Fue entonces que te cuestioné directamente sobre cómo me veías, si era un estado pasajero o producto de la misma razón del cambio climático o si todos aquellos nudos que mis ojos veían lo podías percibir tu. Si lo que yo recién descubría en mi era asunto mío o tú, como espectador en primera fila, ya habías adivinado cual sería la ruta que me llevaría al precipicio de Finisterre. Y tu respuesta fue la que fue, sin colorantes, ni benzodiacepinas, simplemente me dijiste –me dije frente al espejo– que esto ya-no-va-más, que el vaso se desparrama por encima y por debajo y que era tiempo de buscar (pedir) ayuda.

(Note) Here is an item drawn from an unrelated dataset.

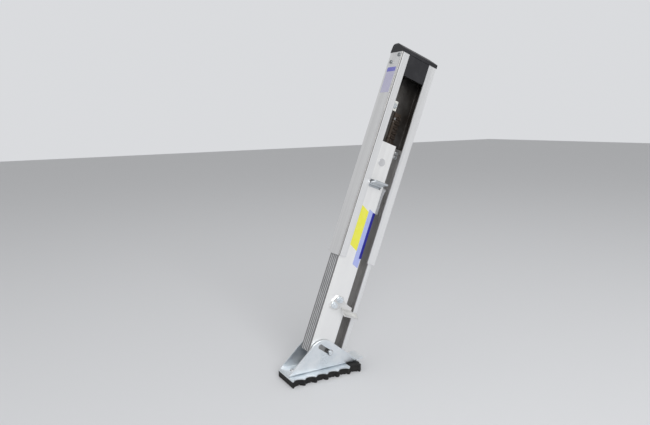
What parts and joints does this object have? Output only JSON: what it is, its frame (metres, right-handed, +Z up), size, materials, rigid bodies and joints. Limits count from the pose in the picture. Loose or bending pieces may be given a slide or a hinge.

Cuando te recuestas sobre el diván, no solo lo haces tú, tu vida entera está ahí encima de él. Se toma la palabra y el único camino que funciona tiene un solo sentido: la sinceridad. Ser sincero es completo, no existen medias sinceridades o sinceridad en plazos. No se vale esconderte en tus propios recovecos. Los nudos se aprietan cada vez que actúas (actúo) de esa forma. El espejo solo fue una radiografía, un plano cartesiano donde podía localizar cada una de las palabras atascadas en distintas partes del cuerpo, de todo aquello que se dijo y, sobre todo, de lo que no se pronunció; aquellas palabras que se quedaron el camino o salieron disfrazadas de otras palabras para aparentar lo que realmente significaban. Todas ellas se agolpan y, al final, ninguna termina por salir. Mueren desesperadas y desesperanzadas; y, al hacerlo, se secan. Y eso enferma.
Ahora, con el diván siendo el soporte de mi cuerpo puedo ver colgados sobre mi cada uno de los nudos como si fueran un móvil sobre mi cabeza. Al contemplarlos entiendo que la única forma de alcanzarlos es a través de mis palabras y mis silencios; mientras tomo el tiempo necesario para decidir cuál de las decenas de hilos colgados es el próximo a jalar, desanudar para saber que fue mi responsabilidad la aparición de cada uno de ellos, desanudar para entender que nunca estará prohibido dar la vuelta en “u”, y desanudar y saber que siempre –siempre– hay un camino de regreso.
El lunes de una semana cualquiera, a primera hora, pude encontrarme de vuelta en el espejo.